**SUPPLIED MATERIAL**
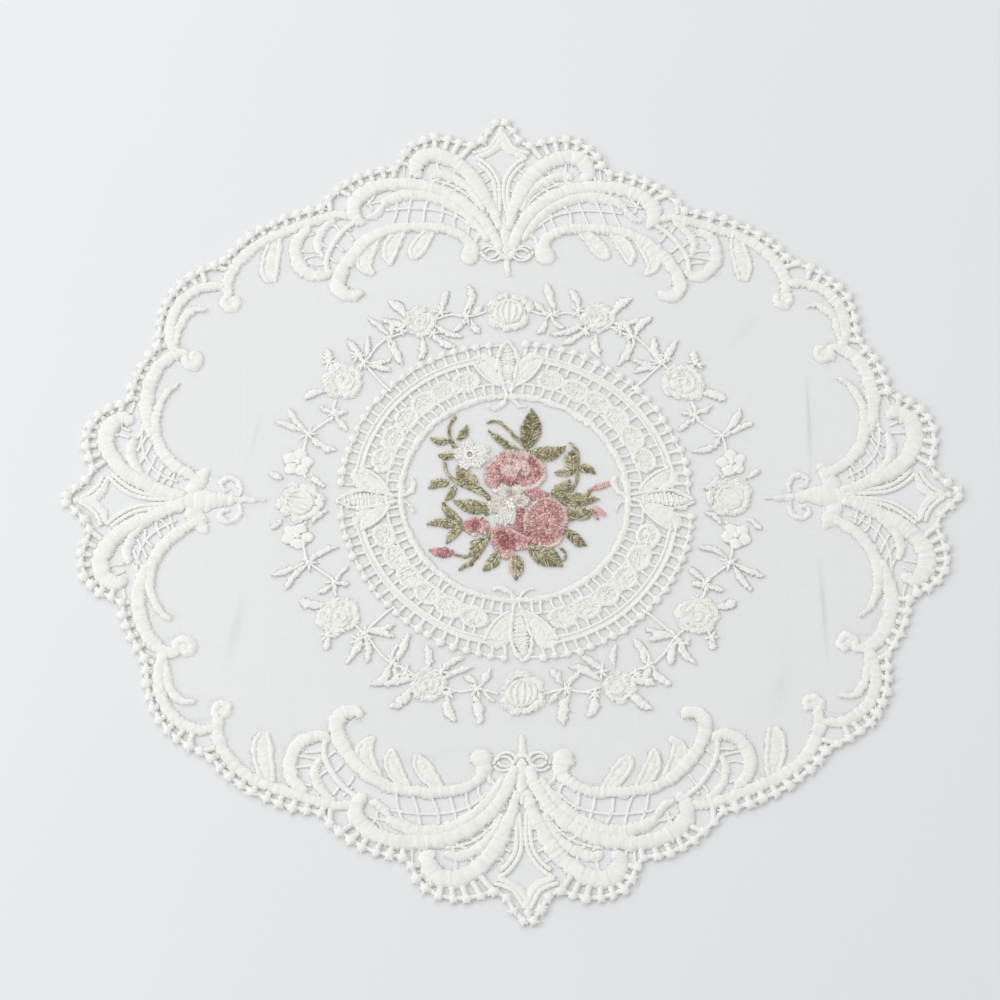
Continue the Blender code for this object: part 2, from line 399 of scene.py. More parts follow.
# how uneven laid stitches are: in thickness, in how many lie side by side, in where each one ends,
# in its place along a band, and in a leaf's edge
laidUnevenness = {
    "thick": (0.8, 1.15),
    "fillCuts": 0.25, "fillEnds": 0.12, "fillPlace": 0.06,
    "leafCuts": 0.2, "leafEnds": 0.1, "leafEdge": 0.1,
}


def layStitches(stock, rows, thick, arch):
    # each row is a start, an end and a tone
    starts, ends, tones = zip(*rows)
    thickness = thick * dice.uniform(*laidUnevenness["thick"], len(rows))
    addStitches(stock, starts, ends, thickness, arch, np.array(tones))


def stitchFill(stock, knots, height, base, tone, thick, pitch=0.42, reach=1.5, spread=0.26, slant=0.0,
               look=laidUnevenness):
    # rows of long and short stitches across a padded band; tone is for its left and right edge
    path, along = smoothPath(knots, pitch)
    left = leftOf(path)
    rows = []
    for i in range(len(path)):
        half = path[i, 2] / 2
        cuts = max(1, round(2 * half / reach + dice.normal(0, look["fillCuts"])))
        edges = np.linspace(-1, 1, cuts + 1) + dice.normal(0, look["fillEnds"], cuts + 1)
        for t0, t1 in zip(edges[:-1], edges[1:]):
            pair = []
            for t in (t0, t1):
                t = np.clip(t, -1.08, 1.08)
                at = along[i] + slant * t * half + dice.normal(0, look["fillPlace"])
                centre = [np.interp(at, along, path[:, axis]) for axis in (0, 1)]
                lift = base + height * max(0.0, 1 - abs(t) ** 2.4) ** 0.6
                pair.append((centre[0] + left[i, 0] * t * half, centre[1] + left[i, 1] * t * half, lift))
            share = np.clip((1 - (t0 + t1) / 2) / 2, 0, 1)
            rows.append((*pair, tone[0] + (tone[1] - tone[0]) * share + dice.normal(0, spread)))
    layStitches(stock, rows, thick, 0.18)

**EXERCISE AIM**
Every line of the data above should be copied exactly.

**TASK ANSWER**
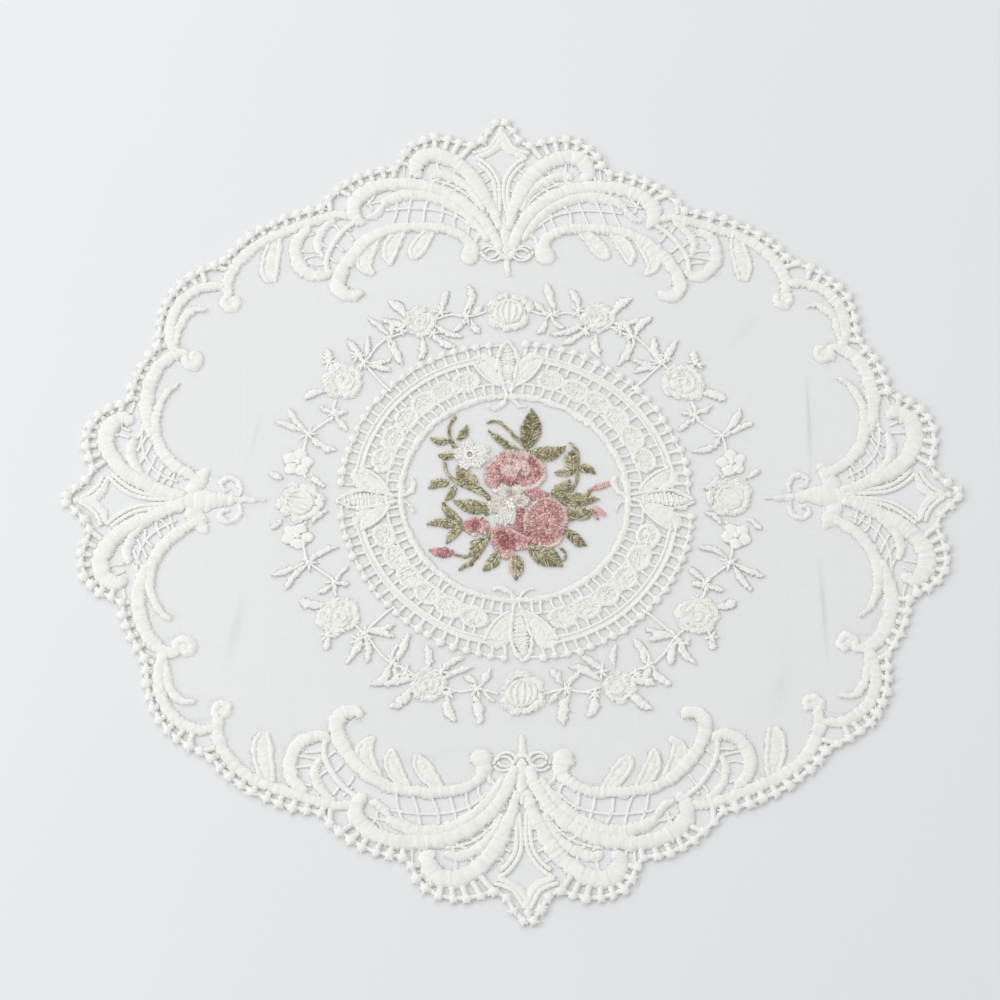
Continue the Blender code for this object: part 2, from line 399 of scene.py. More parts follow.
# how uneven laid stitches are: in thickness, in how many lie side by side, in where each one ends,
# in its place along a band, and in a leaf's edge
laidUnevenness = {
    "thick": (0.8, 1.15),
    "fillCuts": 0.25, "fillEnds": 0.12, "fillPlace": 0.06,
    "leafCuts": 0.2, "leafEnds": 0.1, "leafEdge": 0.1,
}


def layStitches(stock, rows, thick, arch):
    # each row is a start, an end and a tone
    starts, ends, tones = zip(*rows)
    thickness = thick * dice.uniform(*laidUnevenness["thick"], len(rows))
    addStitches(stock, starts, ends, thickness, arch, np.array(tones))


def stitchFill(stock, knots, height, base, tone, thick, pitch=0.42, reach=1.5, spread=0.26, slant=0.0,
               look=laidUnevenness):
    # rows of long and short stitches across a padded band; tone is for its left and right edge
    path, along = smoothPath(knots, pitch)
    left = leftOf(path)
    rows = []
    for i in range(len(path)):
        half = path[i, 2] / 2
        cuts = max(1, round(2 * half / reach + dice.normal(0, look["fillCuts"])))
        edges = np.linspace(-1, 1, cuts + 1) + dice.normal(0, look["fillEnds"], cuts + 1)
        for t0, t1 in zip(edges[:-1], edges[1:]):
            pair = []
            for t in (t0, t1):
                t = np.clip(t, -1.08, 1.08)
                at = along[i] + slant * t * half + dice.normal(0, look["fillPlace"])
                centre = [np.interp(at, along, path[:, axis]) for axis in (0, 1)]
                lift = base + height * max(0.0, 1 - abs(t) ** 2.4) ** 0.6
                pair.append((centre[0] + left[i, 0] * t * half, centre[1] + left[i, 1] * t * half, lift))
            share = np.clip((1 - (t0 + t1) / 2) / 2, 0, 1)
            rows.append((*pair, tone[0] + (tone[1] - tone[0]) * share + dice.normal(0, spread)))
    layStitches(stock, rows, thick, 0.18)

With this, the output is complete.